### Directions for this task
Retype word for word the lines lying between the line containing "cover face centre" and the line containing "bpy.context.scene.collection.objects.link(empty)", together with those two lines themselves, and nothing besides.

### Dataset content
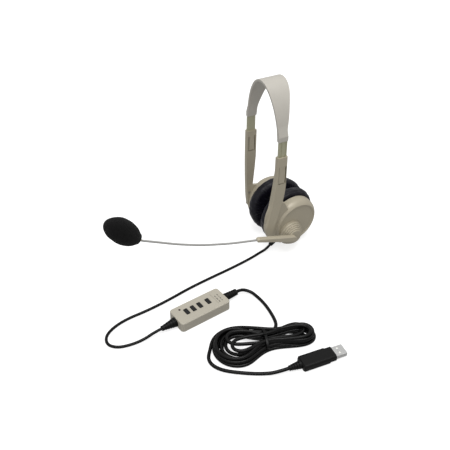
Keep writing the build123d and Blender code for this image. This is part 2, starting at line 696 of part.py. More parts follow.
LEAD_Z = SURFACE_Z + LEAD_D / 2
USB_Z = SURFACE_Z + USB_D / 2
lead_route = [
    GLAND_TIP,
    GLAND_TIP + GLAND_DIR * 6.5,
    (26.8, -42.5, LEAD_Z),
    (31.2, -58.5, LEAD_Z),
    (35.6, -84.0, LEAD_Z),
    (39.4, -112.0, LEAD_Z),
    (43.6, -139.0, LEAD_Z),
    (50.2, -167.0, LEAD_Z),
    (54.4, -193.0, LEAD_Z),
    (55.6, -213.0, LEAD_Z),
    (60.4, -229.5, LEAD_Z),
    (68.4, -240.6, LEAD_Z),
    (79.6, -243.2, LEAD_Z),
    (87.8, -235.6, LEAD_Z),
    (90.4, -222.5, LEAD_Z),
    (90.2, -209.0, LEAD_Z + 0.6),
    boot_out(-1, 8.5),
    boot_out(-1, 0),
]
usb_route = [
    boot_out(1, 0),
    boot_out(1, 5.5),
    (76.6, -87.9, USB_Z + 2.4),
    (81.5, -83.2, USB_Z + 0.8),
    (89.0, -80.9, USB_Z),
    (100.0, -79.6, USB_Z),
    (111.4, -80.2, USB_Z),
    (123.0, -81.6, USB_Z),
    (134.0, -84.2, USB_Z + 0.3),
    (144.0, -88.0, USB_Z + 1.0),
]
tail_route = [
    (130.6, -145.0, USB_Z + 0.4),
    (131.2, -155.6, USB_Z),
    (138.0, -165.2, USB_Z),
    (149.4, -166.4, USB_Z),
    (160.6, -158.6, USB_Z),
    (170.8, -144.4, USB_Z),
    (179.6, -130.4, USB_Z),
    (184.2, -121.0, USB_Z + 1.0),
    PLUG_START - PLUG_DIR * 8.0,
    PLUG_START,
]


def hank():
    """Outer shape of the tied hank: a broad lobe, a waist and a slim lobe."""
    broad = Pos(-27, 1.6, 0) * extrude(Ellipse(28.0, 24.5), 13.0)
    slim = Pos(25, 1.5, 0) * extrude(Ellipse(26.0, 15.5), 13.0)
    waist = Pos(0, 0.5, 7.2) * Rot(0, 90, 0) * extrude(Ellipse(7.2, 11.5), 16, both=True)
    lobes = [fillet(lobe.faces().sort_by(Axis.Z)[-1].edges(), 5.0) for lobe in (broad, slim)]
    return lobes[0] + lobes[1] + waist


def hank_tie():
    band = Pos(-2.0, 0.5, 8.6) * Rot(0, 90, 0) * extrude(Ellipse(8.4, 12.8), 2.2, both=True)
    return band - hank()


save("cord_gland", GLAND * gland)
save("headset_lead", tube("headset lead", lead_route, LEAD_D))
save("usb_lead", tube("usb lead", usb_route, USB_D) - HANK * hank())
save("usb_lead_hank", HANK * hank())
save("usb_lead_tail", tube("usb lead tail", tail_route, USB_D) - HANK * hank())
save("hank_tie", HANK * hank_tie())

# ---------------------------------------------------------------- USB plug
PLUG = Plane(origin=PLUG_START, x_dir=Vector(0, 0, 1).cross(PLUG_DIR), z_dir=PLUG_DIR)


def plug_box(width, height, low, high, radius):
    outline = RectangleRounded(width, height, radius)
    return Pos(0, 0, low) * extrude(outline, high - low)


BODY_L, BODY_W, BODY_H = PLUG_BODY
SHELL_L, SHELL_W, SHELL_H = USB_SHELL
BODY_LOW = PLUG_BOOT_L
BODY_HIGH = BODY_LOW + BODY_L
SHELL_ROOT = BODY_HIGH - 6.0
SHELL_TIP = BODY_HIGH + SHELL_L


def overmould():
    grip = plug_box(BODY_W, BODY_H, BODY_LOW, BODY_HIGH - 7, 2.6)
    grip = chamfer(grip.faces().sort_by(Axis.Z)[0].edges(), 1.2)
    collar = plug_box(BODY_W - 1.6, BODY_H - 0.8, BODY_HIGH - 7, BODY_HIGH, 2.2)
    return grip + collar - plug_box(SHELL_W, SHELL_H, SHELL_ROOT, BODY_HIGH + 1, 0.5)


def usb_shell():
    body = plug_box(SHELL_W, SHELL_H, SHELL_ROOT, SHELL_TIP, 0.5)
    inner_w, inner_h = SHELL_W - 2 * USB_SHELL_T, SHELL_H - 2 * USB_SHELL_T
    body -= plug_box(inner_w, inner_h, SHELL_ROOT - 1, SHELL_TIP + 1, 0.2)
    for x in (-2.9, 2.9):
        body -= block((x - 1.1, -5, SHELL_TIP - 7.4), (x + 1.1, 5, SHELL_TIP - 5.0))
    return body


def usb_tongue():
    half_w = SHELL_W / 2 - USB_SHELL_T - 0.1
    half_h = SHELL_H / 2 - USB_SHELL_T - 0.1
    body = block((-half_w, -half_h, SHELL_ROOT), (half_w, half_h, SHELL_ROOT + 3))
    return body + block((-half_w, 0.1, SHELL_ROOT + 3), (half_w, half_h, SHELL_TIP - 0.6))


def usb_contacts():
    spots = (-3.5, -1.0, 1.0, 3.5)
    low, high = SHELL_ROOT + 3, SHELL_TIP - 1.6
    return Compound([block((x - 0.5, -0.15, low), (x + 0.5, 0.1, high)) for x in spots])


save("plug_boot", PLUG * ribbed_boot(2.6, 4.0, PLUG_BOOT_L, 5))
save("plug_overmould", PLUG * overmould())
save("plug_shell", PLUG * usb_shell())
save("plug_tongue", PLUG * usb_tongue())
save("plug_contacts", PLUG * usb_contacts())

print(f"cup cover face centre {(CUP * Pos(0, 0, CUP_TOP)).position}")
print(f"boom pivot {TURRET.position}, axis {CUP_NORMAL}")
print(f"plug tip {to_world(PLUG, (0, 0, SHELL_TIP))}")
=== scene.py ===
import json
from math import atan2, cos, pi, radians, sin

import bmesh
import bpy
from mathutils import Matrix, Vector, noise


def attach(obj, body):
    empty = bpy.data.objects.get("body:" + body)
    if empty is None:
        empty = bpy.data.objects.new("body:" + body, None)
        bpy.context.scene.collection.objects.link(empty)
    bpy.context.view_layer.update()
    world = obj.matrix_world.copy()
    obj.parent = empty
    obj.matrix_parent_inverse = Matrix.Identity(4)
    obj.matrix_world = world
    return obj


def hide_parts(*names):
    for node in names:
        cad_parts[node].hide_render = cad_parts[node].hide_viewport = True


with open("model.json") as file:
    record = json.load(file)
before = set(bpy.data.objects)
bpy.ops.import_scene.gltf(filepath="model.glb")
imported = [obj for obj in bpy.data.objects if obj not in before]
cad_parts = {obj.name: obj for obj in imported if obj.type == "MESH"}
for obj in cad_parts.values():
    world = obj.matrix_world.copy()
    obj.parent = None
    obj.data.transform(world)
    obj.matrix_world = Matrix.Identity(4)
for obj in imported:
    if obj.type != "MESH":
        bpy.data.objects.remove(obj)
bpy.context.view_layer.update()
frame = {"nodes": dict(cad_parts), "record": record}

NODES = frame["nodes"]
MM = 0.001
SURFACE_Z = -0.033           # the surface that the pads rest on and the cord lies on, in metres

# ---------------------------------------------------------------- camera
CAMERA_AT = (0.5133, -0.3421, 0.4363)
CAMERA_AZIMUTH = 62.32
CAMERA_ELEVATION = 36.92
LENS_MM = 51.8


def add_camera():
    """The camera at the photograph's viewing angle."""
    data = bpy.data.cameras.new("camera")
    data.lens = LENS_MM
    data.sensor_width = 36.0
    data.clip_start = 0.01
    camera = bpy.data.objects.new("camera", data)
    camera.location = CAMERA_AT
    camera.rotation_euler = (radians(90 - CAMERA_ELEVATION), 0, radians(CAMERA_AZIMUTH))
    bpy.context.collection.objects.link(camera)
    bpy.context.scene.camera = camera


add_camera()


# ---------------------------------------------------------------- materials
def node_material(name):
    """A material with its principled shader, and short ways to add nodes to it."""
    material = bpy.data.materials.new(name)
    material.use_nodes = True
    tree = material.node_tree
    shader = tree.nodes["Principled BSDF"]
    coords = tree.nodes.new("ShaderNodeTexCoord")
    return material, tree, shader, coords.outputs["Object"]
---
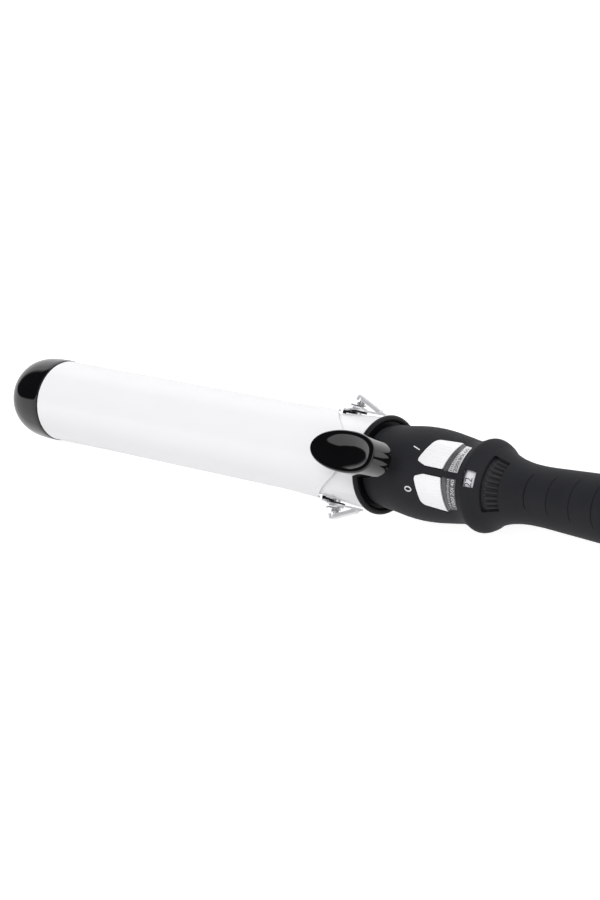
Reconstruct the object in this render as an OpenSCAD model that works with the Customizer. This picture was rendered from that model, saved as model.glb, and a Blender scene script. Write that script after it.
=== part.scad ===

### Result
print(f"cup cover face centre {(CUP * Pos(0, 0, CUP_TOP)).position}")
print(f"boom pivot {TURRET.position}, axis {CUP_NORMAL}")
print(f"plug tip {to_world(PLUG, (0, 0, SHELL_TIP))}")
=== scene.py ===
import json
from math import atan2, cos, pi, radians, sin

import bmesh
import bpy
from mathutils import Matrix, Vector, noise


def attach(obj, body):
    empty = bpy.data.objects.get("body:" + body)
    if empty is None:
        empty = bpy.data.objects.new("body:" + body, None)
        bpy.context.scene.collection.objects.link(empty)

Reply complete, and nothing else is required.